A campus planning, design and construction project has transformed the Danforth Campus of Washington University in St. Louis following a two-year construction process managed by McCarthy Building Companies, Inc.
The $360 million, 18-acre East End Transformation project adds five new buildings, expands the university’s Mildred Lane Kemper Art Museum, relocates hundreds of surface parking spaces into a state-of-the-art underground parking garage and creates an expansive new park.
As construction manager, McCarthy used sophisticated technology and 4D planning tools to manage the project’s eight separate project components. This involved synthesizing the work of multiple architects and coordinating an onsite team of construction specialists and trade professionals.

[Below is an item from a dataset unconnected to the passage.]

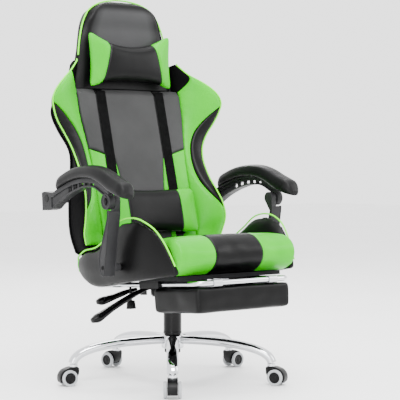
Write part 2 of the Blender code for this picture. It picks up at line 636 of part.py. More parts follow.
# ---------------------------------------------------------------- backrest

def bend(height):
    """How far the back's middle surface is curved forward, towards the head."""
    low = max((k for k in NECK_BEND if k[0] <= height), default=NECK_BEND[0])
    high = min((k for k in NECK_BEND if k[0] > height), default=NECK_BEND[-1])
    if low == high or height < NECK_BEND[0][0]:
        return low[1]
    return low[1] + (high[1] - low[1]) * (height - low[0]) / (high[0] - low[0])


def wing_section(height, side):
    """A wing's outline at one height: crease, ridge, outer side and back."""
    crease = along(CREASE_HALF, height) + 0.0008
    half = max(along(WING_EDGE_HALF, height), crease + 0.012)
    ridge = along(WING_EDGE_FORWARD, height)
    rear_half = max(along(SHELL_HALF, height), crease + 0.012)
    rear = bend(height) - 0.0205
    inner = crease + 0.35 * (half - crease)
    section = [(crease, rear), (crease, PANEL_FRONT - 0.012),
               (inner, PANEL_FRONT + 0.45 * (ridge - PANEL_FRONT)),
               (half - min(0.022, 0.6 * (half - crease)), ridge - 0.004),
               (half - min(0.008, 0.3 * (half - crease)), ridge), (half, ridge - 0.012),
               (half - 0.25 * (half - rear_half), max(ridge * 0.62, rear + 0.026)),
               (rear_half, rear + 0.012), (rear_half - 0.006, rear)]
    return [at(side * x, f, height) for x, f in section]


def wing_mesh(side):
    heights = (0.048,) + BACK_HEIGHTS + (0.57, 0.60, 0.63, 0.65)
    return loft([wing_section(height, side) for height in heights])


def panel_mesh():
    """The middle panel of the back, between the wings' creases."""
    rings = []
    for height in (0.052,) + BACK_HEIGHTS + (0.567,):
        half = along(CREASE_HALF, height)
        front = PANEL_FRONT - 0.008 * (height < 0.06) - 0.018 * (height > 0.56)
        rear = bend(height) + FOAM_REAR
        section = [(-half, rear), (half, rear), (half, front - 0.010),
                   (half - 0.012, front), (-half + 0.012, front), (-half, front - 0.010)]
        rings.append([at(x, f, height) for x, f in section])
    return loft(rings)


def headrest_mesh():
    """The neck and head padding, above the middle panel."""
    rings = []
    for height in (0.568,) + NECK_HEIGHTS[1:] + (0.775, 0.80, 0.83, 0.852):
        half = along(HEAD_HALF, height)
        front = along(HEAD_FRONT, height)
        rear = bend(height) + FOAM_REAR
        side = rear + 0.5 * (front - rear)
        section = [(-half, rear), (half, rear), (half, side), (half * 0.90, front),
                   (-half * 0.90, front), (-half, side)]
        rings.append([at(x, f, height) for x, f in section])
    return loft(rings)


def shell_mesh():
    """The upholstered back cover, behind the steel frame."""
    rings = []
    low = (0.035, 0.07, 0.13, 0.20, 0.27, 0.33, 0.38, 0.42, 0.45, 0.475, 0.508, 0.54)
    for height in low + NECK_HEIGHTS + (0.775, 0.80, 0.825, 0.845, 0.856):
        half = along(SHELL_HALF, height)
        depth = along(SHELL_DEPTH, height)
        front = SHELL_FRONT + bend(height)
        section = [(-half, front), (-half * 0.985, front - 0.7 * depth),
                   (-half * 0.92, front - depth), (half * 0.92, front - depth),
                   (half * 0.985, front - 0.7 * depth), (half, front)]
        rings.append([at(x, f, height) for x, f in section])
    return loft(rings)


def frame_mesh():
    """The welded steel frame inside the back: a bent tube, a cross tube and hinge ears."""
    heights = (0.0, 0.03, 0.06, 0.18, 0.30, 0.40, 0.475, 0.508, 0.54) + NECK_HEIGHTS
    half = [(along(FRAME_HALF, height), height) for height in heights + (0.77, 0.80)]
    route = half + [(-x, height) for x, height in reversed(half)]
    ring = [(FRAME_RADIUS * math.cos(a), FRAME_RADIUS * math.sin(a))
            for a in spread(0, 2 * math.pi * 9 / 10, 10)]
    rings = []
    for i, (x, height) in enumerate(route):
        before, after = route[max(i - 1, 0)], route[min(i + 1, len(route) - 1)]
        ahead = at(after[0] - before[0], 0, after[1] - before[1]).normalized()
        across = ahead.cross(Vector((0, 1, 0))).normalized()
        forward = FRAME_FORWARD * min(height / 0.06, 1.0) + bend(height)
        middle = at(x, forward, height)
        rings.append([middle + across * a + Vector((0, 1, 0)) * b for a, b in ring])
    mesh = loft(rings)
    for height in (0.17, 0.47):
        cross = rod_x(0.007, -0.146, 0.146, FRAME_FORWARD, height, 10)
        mesh = combine(mesh, cross, "UNION")
    for side in (-1, 1):
        ear = rod_x(0.0155, side * 0.1260, side * 0.1495, 0, 0, 20)
        pin = rod_x(0.006, side * 0.14, side * 0.1615, 0, 0, 16)
        mesh = combine(combine(mesh, ear, "UNION"), pin, "UNION")
    return mesh


def pillow_mesh(half, tall, deep, waist):
    """A stuffed pillow about the origin; waist narrows its height in the middle."""
    rings = []
    for share in (-1.0, -0.94, -0.6, -0.25, 0.25, 0.6, 0.94, 1.0):
        end = abs(share)
        high = tall * (1 - waist * (1 - end**2)) * (0.86 if end == 1.0 else 1.0)
        thick = deep * (0.5 if end == 1.0 else 0.75 if end > 0.9 else 1.0)
        section = rounded(thick, high, 0.36 * min(thick, high), 2)
        rings.append([at(share * half, a, b) for a, b in section])
    return loft(rings)


def strap_mesh(side):
    x = side * 0.115
    front = PANEL_FRONT + 0.0026
    return block(x - 0.017, x + 0.017, PANEL_FRONT + 0.0005, front, 0.075, 0.555)


def build_backrest(back):
    add("backrest_frame", frame_mesh(), "black_steel", back)
    add("backrest_shell", shell_mesh(), "black_leather", back)
    add("backrest_cushion", panel_mesh(), "grey_leather", back)
    add("headrest_cushion", headrest_mesh(), "black_leather", back)
    for name, side in (("left", 1), ("right", -1)):
        add(f"backrest_wing_{name}", wing_mesh(side), "green_leather", back)
        add(f"pillow_strap_{name}", strap_mesh(side), "strap", back)
    lumbar_axis = empty("lumbar_slide_axis", back, at(0, 0.0945, 0.149))
    add("lumbar_pillow", pillow_mesh(0.172, 0.148, 0.040, 0.0), "black_leather", lumbar_axis)
    head_axis = empty("head_pillow_slide_axis", back, at(0, *PILLOW_MIDDLE), lean=-PILLOW_LEAN)
    add("head_pillow", pillow_mesh(0.161, 0.176, 0.052, 0.20), "black_leather", head_axis)


# ---------------------------------------------------------------- arms

def rear_pivot():
    """The arm's rear pivot in the level frame, from its place on the leaned back."""
    forward, up = REAR_PIVOT_BACK
    return (HINGE_FORWARD + forward * math.cos(BACK_LEAN) - up * math.sin(BACK_LEAN),
            HINGE_Z + up * math.cos(BACK_LEAN) + forward * math.sin(BACK_LEAN))


def post_mesh(side):
    """The upright between the seat's side and the arm's front pivot."""
    f0, z0 = FRONT_PIVOT
    body = [(0.1050, 0.3390), (0.1140, 0.3390), (0.1577, 0.5250), (0.1577, 0.5345),
            (0.1450, 0.5345), (0.1440, 0.5143), (0.1190, 0.4594), (0.0940, 0.4094),
            (0.0890, 0.3824), (0.0960, 0.3500)]
    mesh = plate_x(body, side * POST_INNER, side * POST_OUTER)
    tongue = arc((f0, z0), 0.019, -20, 200, 9) + [(0.1445, 0.520), (0.1550, 0.520)]
    mesh = combine(mesh, plate_x(tongue, side * POST_INNER, side * POST_SPLIT), "UNION")
    pin = rod_x(PIVOT_PIN, side * 0.300, side * 0.3385, f0, z0)
    mesh = combine(mesh, pin, "UNION")
    foot = rod_x(0.012, side * 0.2740, side * 0.298, *POST_PIVOT)
    return combine(mesh, foot, "UNION")


def link_mesh(side):
    """The arm's plastic link: an arch from the rear pivot to the front pivot's disc."""
    rear = rear_pivot()
    path = [at(0, rear[0] - 0.012, 0.610)] + [at(0, f, z) for f, z in ARCH[:len(LINK_TALL)]]
    sections = []
    for point, tall in zip(path, (0.058,) + LINK_TALL):
        inner = LINK_INNER if -point.y > 0.07 else 0.302
        middle = side * (POST_OUTER + inner) / 2
        sections.append([(middle + a, b - tall / 2)
                         for a, b in rounded(POST_OUTER - inner, tall, 0.005)])
    mesh = swept(path, sections)
    disc = rod_x(0.024, side * LINK_INNER, side * POST_OUTER, *FRONT_PIVOT, segments=28)
    mesh = combine(mesh, disc, "UNION")
    hole = rod_x(OPEN_PIVOT_HOLE, side * 0.29, side * 0.36, *FRONT_PIVOT, segments=20)
    mesh = combine(mesh, hole, "DIFFERENCE")
    hole = rod_x(PIVOT_PIN + 0.0008, side * 0.27, side * 0.36, *rear, segments=20)
    return combine(mesh, hole, "DIFFERENCE")


def arm_pad_mesh(side):
    """The padded top of an arm, resting along its link."""
    path = [at(0, f, z) for f, z in ARCH[1:]]
    sections = [[(side * ARM_X + a, b + tall / 2 + 0.0006)
                 for a, b in rounded(wide, tall, tall * 0.38)]
                for wide, tall in zip(ARM_PAD_WIDE, ARM_PAD_TALL)]
    return swept(path, sections)


def bolt_mesh(side):
    """The rear pivot bolt, on the back's side: a spacer flange and the pin."""
    forward, up = REAR_PIVOT_BACK
    flange = rod_x(0.016, side * 0.2560, side * 0.2680, forward, up, 20)
    pin = rod_x(PIVOT_PIN, side * 0.262, side * 0.3300, forward, up, 16)
    return combine(flange, pin, "UNION")


def build_arms(seat, back):
    forward, up = REAR_PIVOT_BACK
    for name, side in (("left", 1), ("right", -1)):
        post_axis = empty(f"arm_post_{name}_axis", seat, at(side * 0.3, *POST_PIVOT))
        add(f"arm_post_{name}", post_mesh(side), "arm_plastic", seat, post_axis)
        link_axis = empty(f"arm_link_{name}_axis", back, at(side * 0.3, forward, up))
        add(f"arm_link_{name}", link_mesh(side), "arm_plastic", seat, link_axis)
        add(f"arm_pad_{name}", arm_pad_mesh(side), "black_leather", seat, link_axis)
        add(f"arm_bolt_{name}", bolt_mesh(side), "steel", back)


def build_chair():
    clear_scene()
    chair = empty("chair")
    build_casters(chair)
    lift = build_gas_spring(chair)
    build_mechanism(chair, lift)
    rock = empty("rock_axis", lift, at(0, 0, ROCK_Z), lean=SEAT_LEAN)
    seat = empty("seat_level", rock, at(0, 0, -ROCK_Z))
    build_seat(seat)
    build_levers(seat)
    build_footrest(seat)
    back = empty("recline_axis", seat, at(0, HINGE_FORWARD, HINGE_Z), lean=BACK_LEAN)
    build_backrest(back)
    build_arms(seat, back)


build_chair()
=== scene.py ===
"""Looks of the gaming chair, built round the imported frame.

Pieces are drawn as (x, forward, up): up is +Z and forward is -Y, the way the sitter faces.
The seat group is drawn level and leaned back about the rock axis, and the back is drawn
upright above its hinge, as (x, forward of the hinge, height above the hinge).
"""

import json
import math

import bmesh
import bpy
import numpy as np
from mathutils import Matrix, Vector


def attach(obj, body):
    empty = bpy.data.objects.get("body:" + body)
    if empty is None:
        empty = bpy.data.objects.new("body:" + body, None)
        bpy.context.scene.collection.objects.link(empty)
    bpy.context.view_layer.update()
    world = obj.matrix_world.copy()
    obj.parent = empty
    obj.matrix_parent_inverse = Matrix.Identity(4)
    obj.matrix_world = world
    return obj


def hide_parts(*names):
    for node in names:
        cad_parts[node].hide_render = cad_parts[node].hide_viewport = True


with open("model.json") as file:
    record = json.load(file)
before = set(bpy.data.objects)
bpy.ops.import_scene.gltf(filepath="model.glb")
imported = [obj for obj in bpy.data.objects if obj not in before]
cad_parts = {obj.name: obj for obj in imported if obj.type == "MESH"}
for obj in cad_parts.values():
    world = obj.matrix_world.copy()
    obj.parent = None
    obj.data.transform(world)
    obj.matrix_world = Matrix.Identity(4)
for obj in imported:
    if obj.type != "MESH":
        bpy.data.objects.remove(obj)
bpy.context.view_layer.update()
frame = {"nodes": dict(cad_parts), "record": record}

# ---------------------------------------------------------------- frames

ROCK_Z, SEAT_LEAN = 0.291, math.radians(4.5)
HINGE_FORWARD, HINGE_Z, BACK_LEAN = -0.150, 0.372, math.radians(10.5)


def plain(p):
    """From (x, forward, up) to the row frame."""
    p = np.asarray(p, float)
    return np.stack([p[..., 0], -p[..., 1], p[..., 2]], -1)


def leaned(p, forward, up, lean):
    """Points leaned back by an angle about an axis across the chair."""
    c, s = math.cos(lean), math.sin(lean)
    f, z = p[..., 1] - forward, p[..., 2] - up
    return np.stack([p[..., 0], forward + f * c - z * s, up + z * c + f * s], -1)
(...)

“We were honored to help Washington University reshape the East End of its Danforth Campus into a vibrant green space and a hub for research, teaching and student life,” said McCarthy Project Director Ryan Moss, in a statement.
During the project’s site excavation phase, a drone captured high-resolution aerial images on daily 12-minute flights over the 18-acre site. These photographs—and accompanying data—guided the construction team in assessing progress and adapting the schedule accordingly. Drones continued to equip the team with valuable data throughout construction to ensure the fast-track project remained on schedule.
Nearly six acres of surface parking lots have been converted to green space, furthering the university’s commitment to sustainability. All of the new buildings have been designed to achieve LEED Gold certification; several are currently on track to exceed those standards. Resource conservation measures include solar arrays to generate electricity, and heat recovery chillers to harvest waste heat to minimize heat island effect. Other sustainable features include a bioretention rain garden and native plantings; an expansive indoor green wall in Weil Hall; and the Active Commuter Hub, which includes shower facilities for those opting to bike or walk to work.
Flexibility informed the design and construction of the underground parking garage, which can be converted into classrooms and labs to accommodate the university’s future needs and plan for a potential future less dependent on automobiles. To support this flexibility, the construction team laser scanned all post-tensioning cable, rebar and embedded MEP systems to capture precise data before concrete was poured on the garage deck. The facility, which has 790 spaces and a projected lifespan of 100-plus years, is on track to receive certification from Parksmart, the world’s only rating system designed to advance sustainable mobility through smarter parking design.
Connectedness with the city and community is achieved with a reimagined entrance to campus across the street from Forest Park, long considered one of the best urban public parks in the nation. The Tisch Park creates new outdoor programming opportunities for Washington University, and welcomes the St. Louis community from the northwestern edge of Forest Park. The Kemper Art Museum expansion also creates new opportunities for community engagement, with space for events and a more visible, welcoming presence.
“The project was truly a unique opportunity to honor our physical heritage and lay the foundation for our future,” said Henry S. Webber, the university’s executive vice chancellor and chief administrative officer. “These world-class facilities will support world-class teaching and research and the everyday activities of our faculty, students, staff and guests for many years.”
Major components of the east end transformation include:
• The Ann and Andrew Tisch Park serves as a welcoming entrance to campus and is a gathering place for the university community and visitors alike.
• The Gary M. Sumers Welcome Center (25,500 GSF) provides a clearly designated starting point for campus visitors and houses the Office of Undergraduate Admissions and Student Financial Services.
• The Craig and Nancy Schnuck Pavilion (18,000 SF) houses the Parkside Café, the Environmental Studies program and the Office of Sustainability. It also supports pedestrian and bicycle commuters with shower facilities, lockers and bicycle parking.
• The underground garage serves the Danforth Campus and opens to the outdoors, offering views of both the sky and landscaped gardens.
• Henry A. and Elvira H. Jubel Hall (84,000 GSF) houses the Department of Mechanical Engineering & Materials Science in the McKelvey School of Engineering.
• James M. McKelvey, Sr. Hall (86,500 GSF), which will be completed in 2020 and open in 2021, will house the McKelvey School of Engineering’s Department of Computer Science & Engineering.
• Anabeth and John Weil Hall (80,700 GSF) is the new main entry to the Sam Fox School of Design & Visual Arts. It houses graduate art and architecture studios, classrooms and a digital fabrication studio.
• The Mildred Lane Kemper Art Museum expansion (5,600 SF) includes a new 34-foot-tall polished stainless-steel facade, a new entrance foyer and additional exhibition space. The relocated Florence Steinberg Weil Sculpture Garden integrates the museum’s prominent collection of outdoor sculpture, including works by Auguste Rodin and Alexander Calder, into the expanded green space of the east end.